Pictures and videos flew across the airwaves, on Monday, of President Muhammadu Buhari receiving the “First Black History Month National Black Excellence and Exceptional African Leadership Award”.
An award ceremony, which took place at the Council Chambers in Abuja, was said to have been done by Martin Luther King’s junior family. It was witnessed by Abike Dabire Erewa, Baba Onabanjo, Erika Bennett and Naomi Barbara King, “the family’s matriarch”.
In no time, the news reached the skies of the social media, where many said the award was just a smokescreen to divert attention away from the administration’s shortcomings. Suspicion was fuelled when Newton-Farris, Martin Luther King’s nephew, advised Nigerians in an interview to “give this man [Buhari] the time he needs to do the job that he is doing”.
“He is one of the most legitimate leaders that the continent has produced. And he would if you all just stick to him I assure you he is going to make Nigeria a better place,” he added.
This is perhaps similar to what Louis Farrakhan, American Muslim leader, said about Abacha during his visit to the country in 1996: “that Nigerians should give strongman Gen. Sani Abacha the three years he has sought for a handover to civilians” and implement his timetable for democracy.
What really ignited the keg of gun powder, however, was a tweet by the Martin Luther King Center for Non-Violent Change, established in 1968 by Coretta Scott King. Reacting to an earlier tweet by Godwin Amaize (@MrFixNigeria), the Center had strongly denounced connection to the award.
— The King Center (@TheKingCenter) March 28, 2018
The Presidency later explained that the award was presented on behalf of the family, not The King Center, and that the tweet must have been triggered by Newton-Farris’ politically-flavoured interview.
Though this is the first time such an award will be met with great distrust and disagreement, it is not the first of its kind conferred on a Nigerian leader by the US black community.
Two recent cases:
JONATHAN’S MLK HUMAN RIGHTS AWARD IN 2016
Following his defeat at the polls in 2015, Goodluck Jonathan, former President, was awarded in the United States in recognition of his leadership in “human rights, social justice and universal fight for freedom”.
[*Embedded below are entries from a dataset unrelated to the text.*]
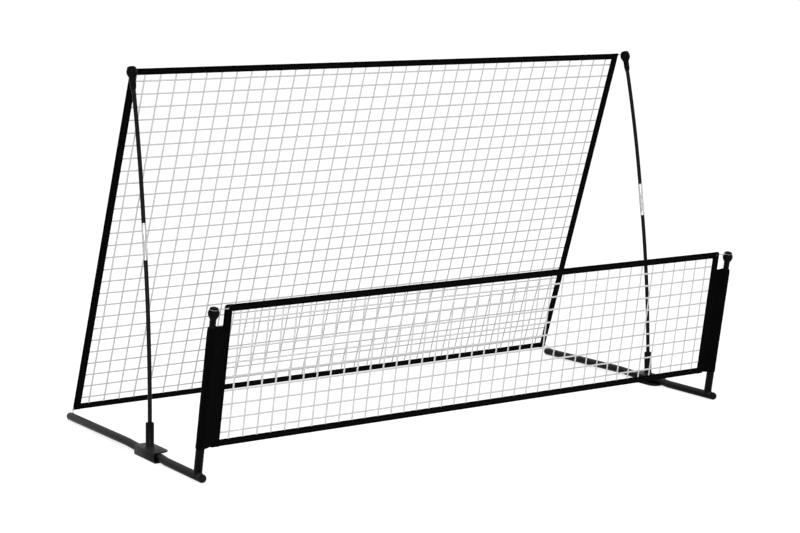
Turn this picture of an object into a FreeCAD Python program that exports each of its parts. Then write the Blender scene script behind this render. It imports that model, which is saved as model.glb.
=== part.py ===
import FreeCAD, Part
import math
import os

# Pitch back rebounder: two steel side frames, two bowed poles and two nets strung between them.
# Millimetres. X runs along the nets, Y from the small net (front) to the large net's foot, Z up.
# The right-hand side frame is modelled at +X and mirrored for the left.

Vector = FreeCAD.Vector

# Base tubes
TUBE_OD = 25.0
TUBE_WALL = 1.5
SIDE_X = 955.7
TUBE_HALF_LENGTH = 450.0
JOGGLE_LENGTH = 37.0
JOGGLE_CLEARANCE = 1.5
TUBE_CREST_Y = 30.0
TUBE_CREST_Z = 18.3
TUBE_REAR_Z = 13.4
BRACKET_TAIL = 11.0

# Folded bracket that wraps the tube and stands on the ground
PLATE = 3.0
BRACKET_FRONT_Y = -190.0
BRACKET_REAR_Y = -56.0
BRACKET_WIDTH = 54.0
BRACKET_CORNER_RADIUS = 25.0
FOLD_RADIUS = 1.5
TUBE_SEAT_GAP = 0.1
TUBE_SIDE_GAP = 4.8

# Pole socket: a tube welded upright on the bracket, lined with a plastic bush
SOCKET_OD = 25.0
SOCKET_WALL = 1.5
SOCKET_HEIGHT = 73.0
SOCKET_INSET = 0.4
SOCKET_Y = -120.0
SOCKET_LEAN = 1.353
BUSH_RIM_HEIGHT = 2.5
BUSH_SEAT_GAP = 0.1

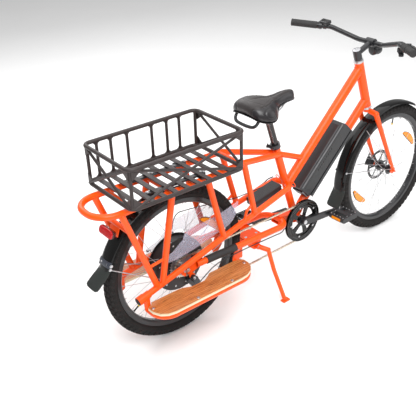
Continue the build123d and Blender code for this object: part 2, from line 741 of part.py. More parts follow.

The award was presented by the Southern Christian Leadership Conference, founded by Martin Luther King Jr, the late American human rights activist. Just like Buhari, Jonathan was said to be “the first African leader to be so honoured”. Naomi Barbara King was also at the event.
Jonathan had noted that it was “also a pleasure to meet Naomi King, the sister of the late American Civil Rights leader and founder of the SCLC, Dr. Martin Luther King Jr, who was kind enough to attend the event and identify with the goals and aspirations of the Goodluck Jonathan Foundation”.
TINUBU’S BLACK MAYORS’ AWARD IN 2012
Bola Ahmed Tinubu, former Governor of Lagos State and National Leader of the All Progressives Congress, also received a ‘prestigious’ award from the US. In 2012, the National Conference of Black Mayors in America gave him its highest award, the President’s Award.
“We searched for Africans leaders who have made great impact in linking African-Americans with Africans towards positive development and you emerged as one of such,” Vanessa Williams, Executive Director of the Conference, told Tinubu. “You have linked your international experience with national experience to chart a path for development for your people.”
In his response, Tinubu had said: “African-Americans and Nigerians are the same in their crusade to achieve freedom and liberty. We must work together to elevate our people. We share a common aspiration in the struggle to eradicate poverty and give hope to our people.”
He further added that Martin Luther King, a crusader extraordinary, had shown everyone else the way.
The Buhari controversy has already been laid to rest, but were the President still interested in equaling the feats of Tinubu and Jonathan, he’d have to wait a little longer.